2017-01 Authored Package Updates

January 8, 2017
By

(This article was first published on R – rud.is, and kindly contributed to R-bloggers)

The rest of the month is going to be super-hectic and it’s unlikely I’ll be able to do any more to help the push to CRAN 10K, so here’s a breakdown of CRAN and GitHub new packages & package updates that I felt were worth raising awareness on:

epidata

I mentioned this one last week but it wasn’t really a package announcement post. epidata is now on CRAN and is a package to pull data from the Economic Policy Institute (U.S. gov economic data, mostly). Their “hidden” API is well thought out and the data has been nicely curated (and seems to update monthly). It makes it super easy to do things like the following:

library(epidata)
library(tidyverse)
library(stringi)
library(hrbrmisc) # devtools::install_github("hrbrmstr/hrbrmisc")

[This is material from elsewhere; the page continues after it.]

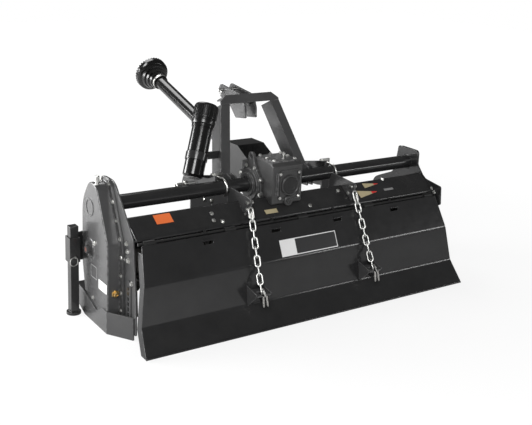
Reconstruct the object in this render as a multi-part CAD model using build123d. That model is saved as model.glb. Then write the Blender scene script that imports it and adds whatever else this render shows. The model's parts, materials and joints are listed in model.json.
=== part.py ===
"""Rear-mounted rotary tiller with a side chain drive, millimetres, +X right, +Y towards the tractor, +Z up."""
from build123d import *
import math
import os

os.makedirs("parts", exist_ok=True)

# ---- driving dimensions ------------------------------------------------------------------
HALF_INNER = 917.0        # hood inside half width
PLATE = 8.0               # side plate thickness
SHEET = 4.0               # hood and door sheet thickness
TUBE_Z = 602.0            # top tube axis height
TUBE_R = 37.0             # top tube outer radius
ROTOR_Y = 20.0            # rotor axis, forward of the tube axis
ROTOR_Z = 228.0           # rotor axis height
TINE_R = 216.0            # radius of the tine tips
SHAFT_R = 38.0            # rotor tube radius
STUB_R = 22.0             # rotor end journal radius
FIT = 0.05                # radial running clearance
FLANGE_COUNT = 8          # tine flanges on the rotor
FLANGE_R = 95.0           # tine flange radius
TINES_PER_FLANGE = 6
HINGE_Y = -243.0          # door hinge axis
HINGE_Z = 470.0
HINGE_R = 7.0             # door hinge rod radius
DOOR_CLEAR = 13.0         # door edge to side plate at the hinge
DOOR_FLARE = 68.0         # how much further the door's lower edge reaches on each side
HITCH_X = -20.0           # middle of the hitch, mast and input shaft
HITCH_HALF = 345.0        # lower hitch arms from the hitch middle
HITCH_PIN_Y = 300.0       # lower hitch pin position
HITCH_PIN_Z = 548.0
HITCH_PIN_R = 11.0        # category 1 lower pin radius
MAST_HEIGHT = 457.0       # category 1 lower pin to top pin
TOP_HOLE_R = 9.7          # hole for the category 1 top pin, 19 mm
MAST_HALF_TOP = 184.0     # outer half width of the mast at its top
MAST_HALF_BASE = 272.0    # outer half width of the mast at its base
CASE_DEPTH = 77.0         # how far the chain case stands out from the left plate
STAND_OUT = 50.0          # parking stand leg axis, outboard of the chain case
STAND_Y = 185.0
STAND_SIDE = 42.0         # parking stand square tube
CHAIN_WIRE = 4.5          # chain link wire radius
PTO_ANGLE = 16.0          # driveline angle above level
PTO_LENGTH = 1180.0       # driveline length between its two cross centres

HALF_OUTER = HALF_INNER + PLATE
DOOR_HALF_TOP = HALF_INNER - DOOR_CLEAR
DOOR_HALF_BOTTOM = DOOR_HALF_TOP + DOOR_FLARE
CASE_FACE_X = -HALF_OUTER - CASE_DEPTH
STAND_X = CASE_FACE_X - STAND_OUT
TUBE = (0.0, TUBE_Z)
ROTOR = (ROTOR_Y, ROTOR_Z)
X_AXIS = Vector(1, 0, 0)

NODES = {}


def put(name, shape):
    """Keep a finished sub-part under its node name."""
    NODES[name] = shape
    return shape


# ---- shape helpers -----------------------------------------------------------------------
def face(points):
    return make_face(Polyline(*[tuple(p) for p in points], close=True))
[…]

us_unemp <- get_unemployment("e")

glimpse(us_unemp)
## Observations: 456
## Variables: 7
## $ date            <date> 1978-12-01, 1979-01-01, 1979-02-01, 1979-03-0...
## $ all             <dbl> 0.061, 0.061, 0.060, 0.060, 0.059, 0.059, 0.05...
## $ less_than_hs    <dbl> 0.100, 0.100, 0.099, 0.099, 0.099, 0.099, 0.09...
## $ high_school     <dbl> 0.055, 0.055, 0.054, 0.054, 0.054, 0.053, 0.05...
## $ some_college    <dbl> 0.050, 0.050, 0.050, 0.049, 0.049, 0.049, 0.04...
## $ college         <dbl> 0.032, 0.031, 0.031, 0.030, 0.030, 0.029, 0.03...
## $ advanced_degree <dbl> 0.021, 0.020, 0.020, 0.020, 0.020, 0.020, 0.02...

us_unemp %>%
  gather(level, rate, -date) %>%
  mutate(level=stri_replace_all_fixed(level, "_", " ") %>%
           stri_trans_totitle() %>%
           stri_replace_all_regex(c("Hs$"), c("High School")),
         level=factor(level, levels=unique(level))) -> unemp_by_edu

col <- ggthemes::tableau_color_pal()(10)

ggplot(unemp_by_edu, aes(date, rate, group=level)) +
  geom_line(color=col[1]) +
  scale_y_continuous(labels=scales::percent, limits =c(0, 0.2)) +
  facet_wrap(~level, scales="free") +
  labs(x=NULL, y="Unemployment rate",
       title=sprintf("U.S. Monthly Unemployment Rate by Education Level (%s)", paste0(range(format(us_unemp$date, "%Y")), collapse=":")),
       caption="Source: EPI analysis of basic monthly Current Population Survey microdata.") +
  theme_hrbrmstr(grid="XY")

us_unemp %>%
  select(date, high_school, college) %>%
  mutate(date_num=as.numeric(date)) %>%
  ggplot(aes(x=high_school, xend=college, y=date_num, yend=date_num)) +
  geom_segment(size=0.125, color=col[1]) +
  scale_x_continuous(expand=c(0,0), label=scales::percent, breaks=seq(0, 0.12, 0.02), limits=c(0, 0.125)) +
  scale_y_reverse(expand=c(0,100), label=function(x) format(as_date(x), "%Y")) +
  labs(x="Unemployment rate", y="Year ↓",
       title=sprintf("U.S. monthly unemployment rate gap (%s)", paste0(range(format(us_unemp$date, "%Y")), collapse=":")),
       subtitle="Segment width shows the gap between those with a high school\ndegree and those with a college degree",
       caption="Source: EPI analysis of basic monthly Current Population Survey microdata.") +
  theme_hrbrmstr(grid="X") +
  theme(panel.ontop=FALSE) +
  theme(panel.grid.major.x=element_line(size=0.2, color="#2b2b2b25")) +
  theme(axis.title.x=element_text(family="Arial", face="bold")) +
  theme(axis.title.y=element_text(family="Arial", face="bold", angle=0, hjust=1, margin=margin(r=-14)))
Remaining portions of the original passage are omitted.